There is no satisfaction when the Orca is turned in to a large and rather impressive wreck. I return to our tower to get a salvage boat to at least hope to make some profit out of the ruined hull, whilst the Arazu loiters in the system to protect our disappointing spoils. It is during the time I am jumping between w-space systems that a colleague of the Orca pilot opens a conversation in the local channel, my own colleague responding. It turns out that we perhaps made a bigger faux-pas than we realised, as another member of our corporation was seen hauling through this system earlier and the occupants tried to send a message that they were planning to collapse the wormhole, in case she was still using it. Oops.

Never the less, the fellow and the Orca pilot, when he returns, don't seem terribly bitter about the affair. The Orca wasn't alone, his colleague was scouting for him to make sure the systems were clear, but my Manticore was cloaked and I had a bookmark to their position. The Orca pilot celebrates his insurance windfall but clearly would have preferred to have kept the ship, as getting a new Orca and shipping it to w-space is not straightforward. My colleague ruefully says that we too would rather have got a few hundred million ISK than the five metal scraps of salvage I manage to recover from the huge ship.
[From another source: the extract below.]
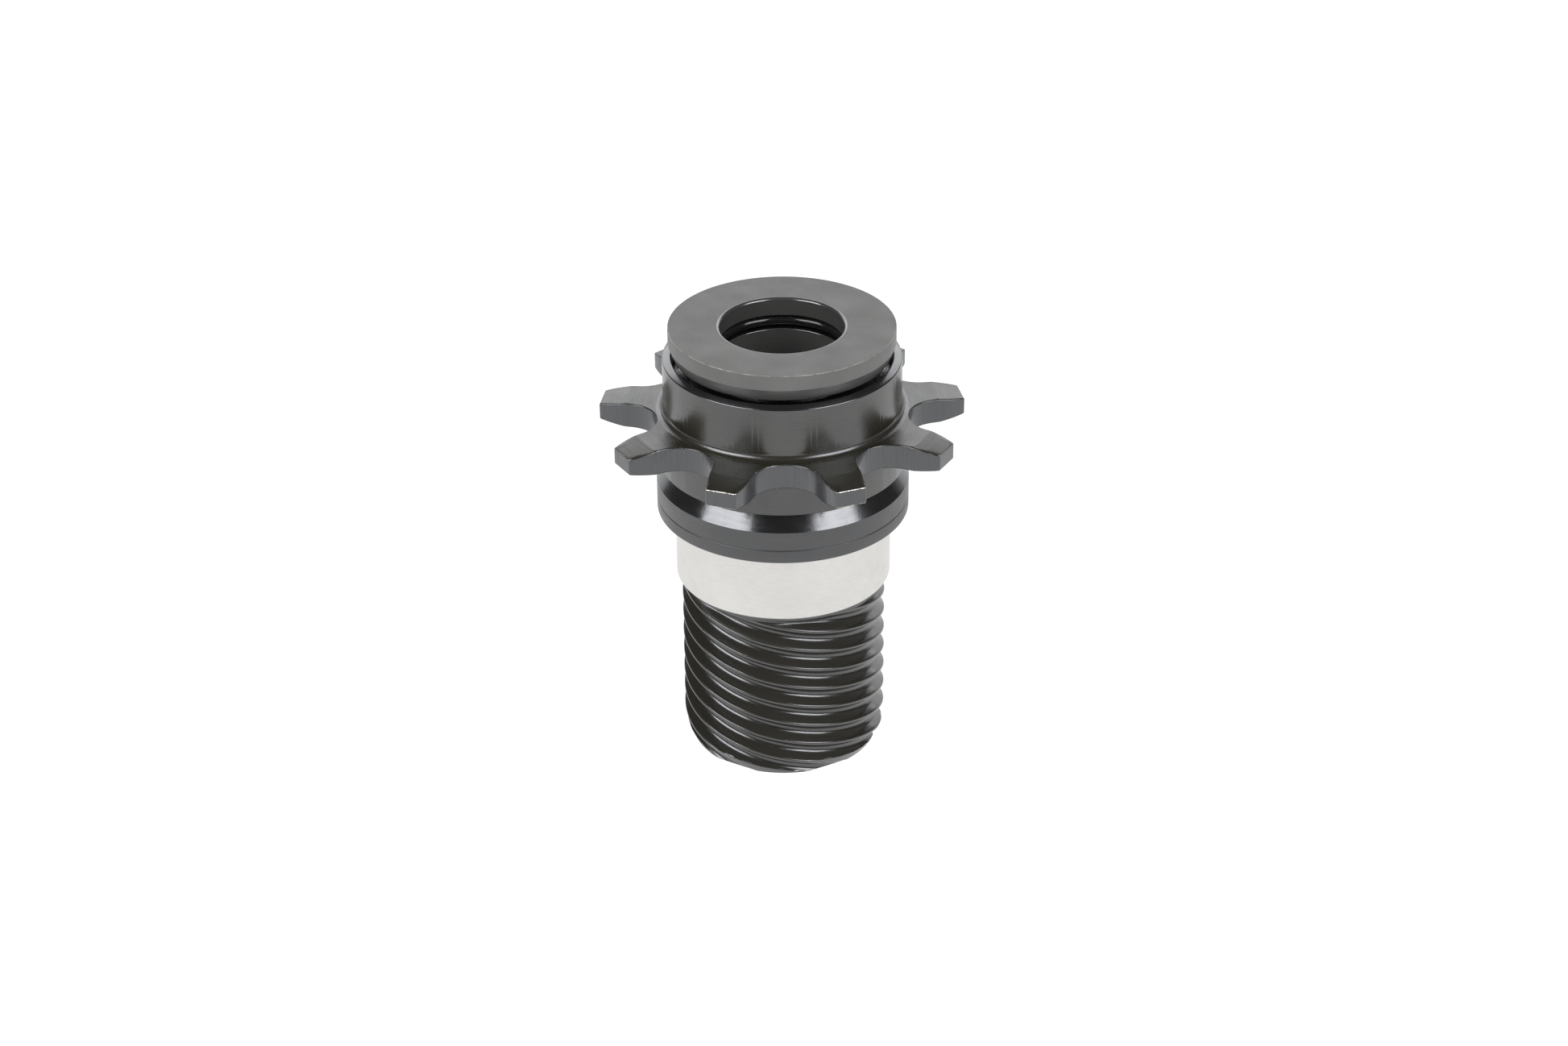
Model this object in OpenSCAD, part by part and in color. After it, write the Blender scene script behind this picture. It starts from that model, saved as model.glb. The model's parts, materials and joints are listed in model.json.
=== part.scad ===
// Hub driver of a small bicycle rear wheel. The one-piece driver carries the chain sprocket and a steep
// multi-start screw that moves the hub's clutch. It turns on two ball bearings round the axle.
// The part stands on the end of its screw, with the axle along Z. A gullet of the sprocket faces -Y.

/* [Sprocket] */
// Number of sprocket teeth
teeth = 9; // [9:1:13]
// Pitch of the chain
chain_pitch = 12.7; // [12.6:0.05:12.8]
// Radius of the seat for a chain roller
seat_r = 3.95; // [3.85:0.05:4.05]
// Height of the tooth tips above the pitch circle
tooth_rise = 2.5; // [2.2:0.05:2.7]
// Radius of the rounded flank between a roller's seat and a tip
flank_r = 10; // [8:0.5:14]
// Width of the flat on a tooth tip
tip_w = 3.5; // [2.8:0.1:3.8]
// Thickness of the sprocket plate
plate_t = 3; // [2.6:0.1:3.2]
// Thickness that the side bevels leave at the tooth tips
tip_t = 2; // [1.4:0.1:2.4]
// Length of a tooth's side bevel, measured inwards from the tip
bevel_l = 3; // [2:0.1:3.4]

/* [Driver body] */
// Diameter of the collar above the sprocket
collar_d = 27.4; // [27:0.1:27.8]
// Length of the collar above the sprocket
collar_l = 6.55; // [6.3:0.05:6.8]
// Diameter of the hub below the sprocket
hub_d = 28.4; // [28:0.1:28.6]
// Length of the hub below the sprocket
hub_l = 3.65; // [3:0.05:4]
// Diameter of the shoulder
shoulder_d = 29.2; // [28.8:0.1:29.8]
// Length of the straight part of the shoulder
shoulder_l = 2.3; // [1.6:0.1:3]
// Length of the flare between the relief groove and the shoulder
flare_l = 1.7; // [1.2:0.1:2]
// Diameter of the journal under the washer and the sleeve
journal_d = 24; // [23.95:0.05:24.2]

/* [Screw] */
// Outer diameter of the screw
screw_d = 23.8; // [23:0.1:23.9]
// Length from the end of the screw to the sleeve
screw_l = 21.8; // [20:0.1:24]
// Number of starts
starts = 6; // [4:1:6]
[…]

The ambush didn't really work out well for any of us.

I almost apologise, saying that I just like to see explosions. The Orca pilot asks if the explosion of the ship looked good and if the wreck is impressive. 'Do you want to bring your pod out to take a look at it?', I ask him, but he declines gracefully.

'Just go', says his colleague, 'they are nice decent people'.

During this time I have brought back my Buzzard to continue looking for the new low-sec exit—the system's static wormhole that has disappeared since earlier—concered that with the K162 gone our scan man may not have a route back to the tower now, unsure whether he has made his way back in or not yet. I find the wormhole lurking on an outer planet and, whilst the conversation continues, keep scanning for a little longer to see what else is in the system. I bookmark a gravimetric site or two, but I don't think even I have the blackness of heart to return to ambush any later mining operations. Acknowledging the new position of the static low-sec exit, we leave our new acquaintances alone. As we exit the system the Orca pilot says goodbye, telling us, 'it was a blast meeting you'.